The rule of 1223, for all the legalist spirit which some would see in it, is by no means the carefully thought out code of St. Dominic's ordering, where a mass of detailed prescriptions logically derives from two or three enunciated fundamental principles. It is a statement of an ideal of life, and the bare precepts necessary to maintain the ideal. Nor is the new family's organisation worked out in great detail. The aim of these lesser brothers -- Friars Minor -- is stated to be the Gospel life in obedience, without property, and in chastity. This obedience Francis has promised to the pope -- the other brothers owe it to Francis. There are clerics in the order and there are lay brothers. There is a fast from All Saints to Christmas, on every Friday, during Lent, and, if the friar so wishes, for the forty days from January 6. The friar is never to touch money or coins, not even through an intermediary. Those who can work may do so, but not so as to hinder prayer or devotion. No one is to preach unless approved for the purpose by the head of the order, and always with the consent of the local bishop.

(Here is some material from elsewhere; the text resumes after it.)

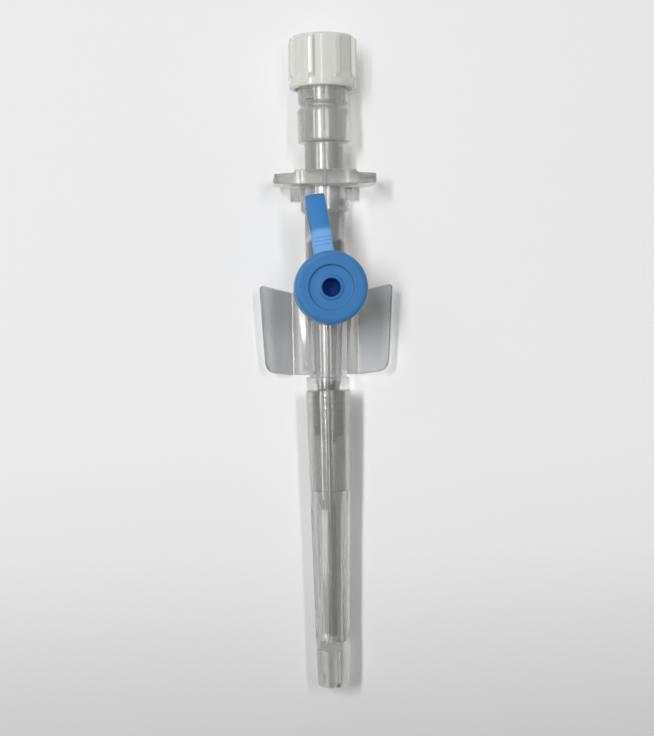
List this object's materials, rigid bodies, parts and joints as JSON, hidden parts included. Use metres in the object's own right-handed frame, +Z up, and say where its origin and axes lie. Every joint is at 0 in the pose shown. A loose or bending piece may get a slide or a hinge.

The end of their preaching is declared to be "the utility and edification of the people, announcing to them vices and virtues, punishment and glory. . . ." The soul of the movement is in Chapter VI. "The brethren shall appropriate nothing to themselves, neither a house nor a place nor anything. And as pilgrims and strangers in this world let them go confidently in quest of alms." Finally, they are to ask of the pope a cardinal protector "so that being always subject and submissive at the feet of the same holy Church, grounded in the Catholic faith, we may observe poverty and humility and the holy gospels of Our Lord Jesus Christ, which we have firmly promised."